## Written request
Present each line of the entries below that holds the word "FreeCAD".

## Data for this exercise

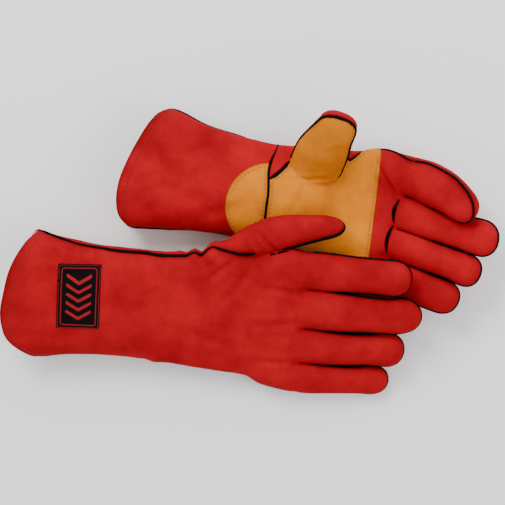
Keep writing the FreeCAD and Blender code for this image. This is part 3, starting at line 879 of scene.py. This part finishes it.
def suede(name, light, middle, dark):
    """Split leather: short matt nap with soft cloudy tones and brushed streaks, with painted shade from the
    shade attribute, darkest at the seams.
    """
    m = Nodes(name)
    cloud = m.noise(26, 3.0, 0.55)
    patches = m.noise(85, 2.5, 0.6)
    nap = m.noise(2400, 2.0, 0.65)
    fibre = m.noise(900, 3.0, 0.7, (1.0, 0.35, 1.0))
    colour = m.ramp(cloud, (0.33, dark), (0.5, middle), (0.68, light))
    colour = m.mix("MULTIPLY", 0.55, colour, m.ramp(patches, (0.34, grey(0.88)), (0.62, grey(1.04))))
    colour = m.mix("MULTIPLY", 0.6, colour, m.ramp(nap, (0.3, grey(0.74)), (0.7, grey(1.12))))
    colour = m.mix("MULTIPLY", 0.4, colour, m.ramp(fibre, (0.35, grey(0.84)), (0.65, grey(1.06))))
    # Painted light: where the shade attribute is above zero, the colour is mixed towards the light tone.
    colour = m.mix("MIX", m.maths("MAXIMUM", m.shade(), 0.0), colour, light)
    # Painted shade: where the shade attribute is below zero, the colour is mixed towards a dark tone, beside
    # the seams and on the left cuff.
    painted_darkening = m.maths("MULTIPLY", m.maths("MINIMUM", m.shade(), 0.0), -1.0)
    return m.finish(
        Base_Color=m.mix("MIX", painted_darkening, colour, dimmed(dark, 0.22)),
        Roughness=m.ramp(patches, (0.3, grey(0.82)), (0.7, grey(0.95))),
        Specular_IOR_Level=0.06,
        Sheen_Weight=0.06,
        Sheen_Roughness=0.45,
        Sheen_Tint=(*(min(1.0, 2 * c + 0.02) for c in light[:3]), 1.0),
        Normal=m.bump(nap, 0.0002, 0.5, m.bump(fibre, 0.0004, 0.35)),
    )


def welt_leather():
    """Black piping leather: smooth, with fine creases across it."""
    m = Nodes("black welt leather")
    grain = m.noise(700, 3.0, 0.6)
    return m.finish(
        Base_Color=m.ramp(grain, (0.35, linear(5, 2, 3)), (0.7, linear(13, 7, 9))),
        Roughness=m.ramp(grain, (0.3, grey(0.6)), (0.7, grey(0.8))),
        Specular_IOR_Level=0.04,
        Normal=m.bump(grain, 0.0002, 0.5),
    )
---
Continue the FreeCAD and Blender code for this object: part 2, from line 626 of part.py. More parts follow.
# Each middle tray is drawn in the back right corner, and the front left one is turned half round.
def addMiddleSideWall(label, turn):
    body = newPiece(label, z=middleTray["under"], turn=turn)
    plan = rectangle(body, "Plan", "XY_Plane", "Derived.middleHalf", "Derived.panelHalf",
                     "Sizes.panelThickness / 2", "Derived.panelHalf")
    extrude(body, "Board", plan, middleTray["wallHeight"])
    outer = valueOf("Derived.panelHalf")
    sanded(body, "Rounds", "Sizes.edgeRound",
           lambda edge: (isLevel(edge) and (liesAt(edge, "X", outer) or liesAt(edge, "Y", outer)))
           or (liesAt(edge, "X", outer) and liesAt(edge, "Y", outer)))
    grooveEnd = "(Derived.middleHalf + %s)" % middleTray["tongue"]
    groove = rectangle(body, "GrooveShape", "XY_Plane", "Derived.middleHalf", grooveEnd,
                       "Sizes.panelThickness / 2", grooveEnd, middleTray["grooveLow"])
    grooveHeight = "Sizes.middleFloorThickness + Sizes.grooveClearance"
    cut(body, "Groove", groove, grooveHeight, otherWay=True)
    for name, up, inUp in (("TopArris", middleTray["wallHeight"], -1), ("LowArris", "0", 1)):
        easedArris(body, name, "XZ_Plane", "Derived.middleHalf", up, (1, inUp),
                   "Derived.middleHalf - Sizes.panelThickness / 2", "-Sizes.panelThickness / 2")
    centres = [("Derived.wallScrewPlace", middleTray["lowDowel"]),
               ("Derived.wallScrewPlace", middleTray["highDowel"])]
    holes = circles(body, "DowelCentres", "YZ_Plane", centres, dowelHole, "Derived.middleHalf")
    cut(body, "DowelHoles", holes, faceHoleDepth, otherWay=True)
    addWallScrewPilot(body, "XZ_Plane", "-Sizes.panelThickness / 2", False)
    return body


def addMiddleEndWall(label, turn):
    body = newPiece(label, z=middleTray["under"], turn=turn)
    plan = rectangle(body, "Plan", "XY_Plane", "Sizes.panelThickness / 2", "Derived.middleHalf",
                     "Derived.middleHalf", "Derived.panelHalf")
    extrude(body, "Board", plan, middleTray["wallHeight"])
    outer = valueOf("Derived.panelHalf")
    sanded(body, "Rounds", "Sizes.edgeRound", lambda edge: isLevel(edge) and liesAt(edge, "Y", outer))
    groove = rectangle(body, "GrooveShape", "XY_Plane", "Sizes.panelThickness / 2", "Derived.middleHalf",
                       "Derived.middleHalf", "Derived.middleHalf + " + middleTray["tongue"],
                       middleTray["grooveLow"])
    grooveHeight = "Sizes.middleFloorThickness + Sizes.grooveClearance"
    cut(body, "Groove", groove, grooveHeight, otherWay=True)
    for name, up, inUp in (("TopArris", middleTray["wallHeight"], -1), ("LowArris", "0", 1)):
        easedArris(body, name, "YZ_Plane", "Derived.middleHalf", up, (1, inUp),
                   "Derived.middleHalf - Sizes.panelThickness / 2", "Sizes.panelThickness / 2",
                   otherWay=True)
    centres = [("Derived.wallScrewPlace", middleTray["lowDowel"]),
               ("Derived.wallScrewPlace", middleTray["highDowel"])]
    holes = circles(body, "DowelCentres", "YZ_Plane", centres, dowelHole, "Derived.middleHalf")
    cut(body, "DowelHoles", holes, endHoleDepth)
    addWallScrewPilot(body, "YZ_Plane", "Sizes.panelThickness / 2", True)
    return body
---
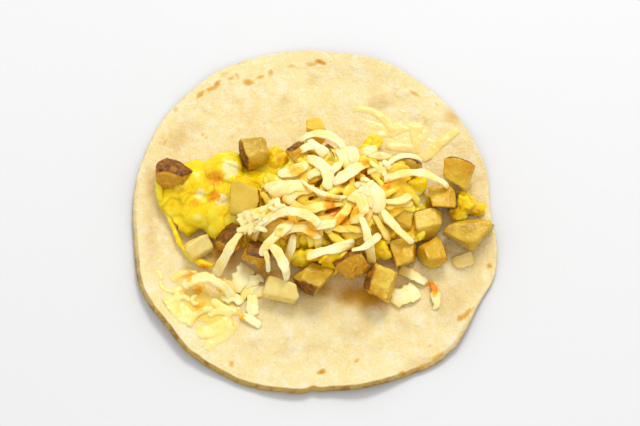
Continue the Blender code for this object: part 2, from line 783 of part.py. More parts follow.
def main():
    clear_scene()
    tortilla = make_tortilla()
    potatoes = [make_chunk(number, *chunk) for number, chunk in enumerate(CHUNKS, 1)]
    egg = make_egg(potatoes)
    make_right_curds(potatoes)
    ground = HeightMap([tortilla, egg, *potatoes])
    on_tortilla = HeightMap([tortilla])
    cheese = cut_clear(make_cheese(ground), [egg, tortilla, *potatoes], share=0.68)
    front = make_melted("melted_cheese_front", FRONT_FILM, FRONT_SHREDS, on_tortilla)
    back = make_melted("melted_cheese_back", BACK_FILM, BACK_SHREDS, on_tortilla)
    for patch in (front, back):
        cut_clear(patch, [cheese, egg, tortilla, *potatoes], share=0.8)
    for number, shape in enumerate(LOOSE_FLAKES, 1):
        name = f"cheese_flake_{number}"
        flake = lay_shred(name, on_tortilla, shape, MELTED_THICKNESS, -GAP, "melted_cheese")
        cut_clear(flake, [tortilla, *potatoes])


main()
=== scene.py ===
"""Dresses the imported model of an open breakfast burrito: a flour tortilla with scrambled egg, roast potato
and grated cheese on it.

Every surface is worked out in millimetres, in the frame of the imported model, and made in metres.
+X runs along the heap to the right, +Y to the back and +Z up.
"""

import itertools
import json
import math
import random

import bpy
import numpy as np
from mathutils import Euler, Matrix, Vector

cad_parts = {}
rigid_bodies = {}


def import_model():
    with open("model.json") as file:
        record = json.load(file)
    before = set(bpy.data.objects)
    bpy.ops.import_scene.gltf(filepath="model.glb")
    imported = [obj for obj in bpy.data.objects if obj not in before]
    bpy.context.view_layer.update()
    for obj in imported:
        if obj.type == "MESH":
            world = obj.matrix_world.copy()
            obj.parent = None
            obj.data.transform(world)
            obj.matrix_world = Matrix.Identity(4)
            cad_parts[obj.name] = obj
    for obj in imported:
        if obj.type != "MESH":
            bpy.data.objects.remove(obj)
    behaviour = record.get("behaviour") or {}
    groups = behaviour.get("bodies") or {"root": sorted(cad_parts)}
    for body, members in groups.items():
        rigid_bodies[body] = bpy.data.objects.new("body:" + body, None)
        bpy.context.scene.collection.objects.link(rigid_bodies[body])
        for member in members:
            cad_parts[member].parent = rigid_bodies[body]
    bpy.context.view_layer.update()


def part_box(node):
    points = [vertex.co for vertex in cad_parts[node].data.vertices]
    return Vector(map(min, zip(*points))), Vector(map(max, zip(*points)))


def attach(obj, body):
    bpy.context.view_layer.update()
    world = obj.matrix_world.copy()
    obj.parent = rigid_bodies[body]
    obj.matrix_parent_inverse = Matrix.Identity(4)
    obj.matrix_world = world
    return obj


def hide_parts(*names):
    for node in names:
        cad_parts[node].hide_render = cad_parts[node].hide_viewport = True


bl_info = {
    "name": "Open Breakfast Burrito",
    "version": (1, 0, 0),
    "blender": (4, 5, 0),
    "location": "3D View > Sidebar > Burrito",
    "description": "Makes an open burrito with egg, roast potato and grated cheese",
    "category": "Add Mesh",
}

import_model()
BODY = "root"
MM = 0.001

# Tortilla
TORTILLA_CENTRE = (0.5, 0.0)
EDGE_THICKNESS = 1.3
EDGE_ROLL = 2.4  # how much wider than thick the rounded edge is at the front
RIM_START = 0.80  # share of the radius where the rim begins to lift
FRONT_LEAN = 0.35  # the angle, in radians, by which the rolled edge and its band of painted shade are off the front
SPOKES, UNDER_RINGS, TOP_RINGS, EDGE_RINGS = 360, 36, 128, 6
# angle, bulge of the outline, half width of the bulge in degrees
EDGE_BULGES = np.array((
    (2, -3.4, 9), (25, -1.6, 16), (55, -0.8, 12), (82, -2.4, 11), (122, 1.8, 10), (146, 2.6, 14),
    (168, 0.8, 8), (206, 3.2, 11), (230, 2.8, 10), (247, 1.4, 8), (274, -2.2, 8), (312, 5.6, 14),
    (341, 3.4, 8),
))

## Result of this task
Keep writing the FreeCAD and Blender code for this image. This is part 3, starting at line 879 of scene.py. This part finishes it.
Continue the FreeCAD and Blender code for this object: part 2, from line 626 of part.py. More parts follow.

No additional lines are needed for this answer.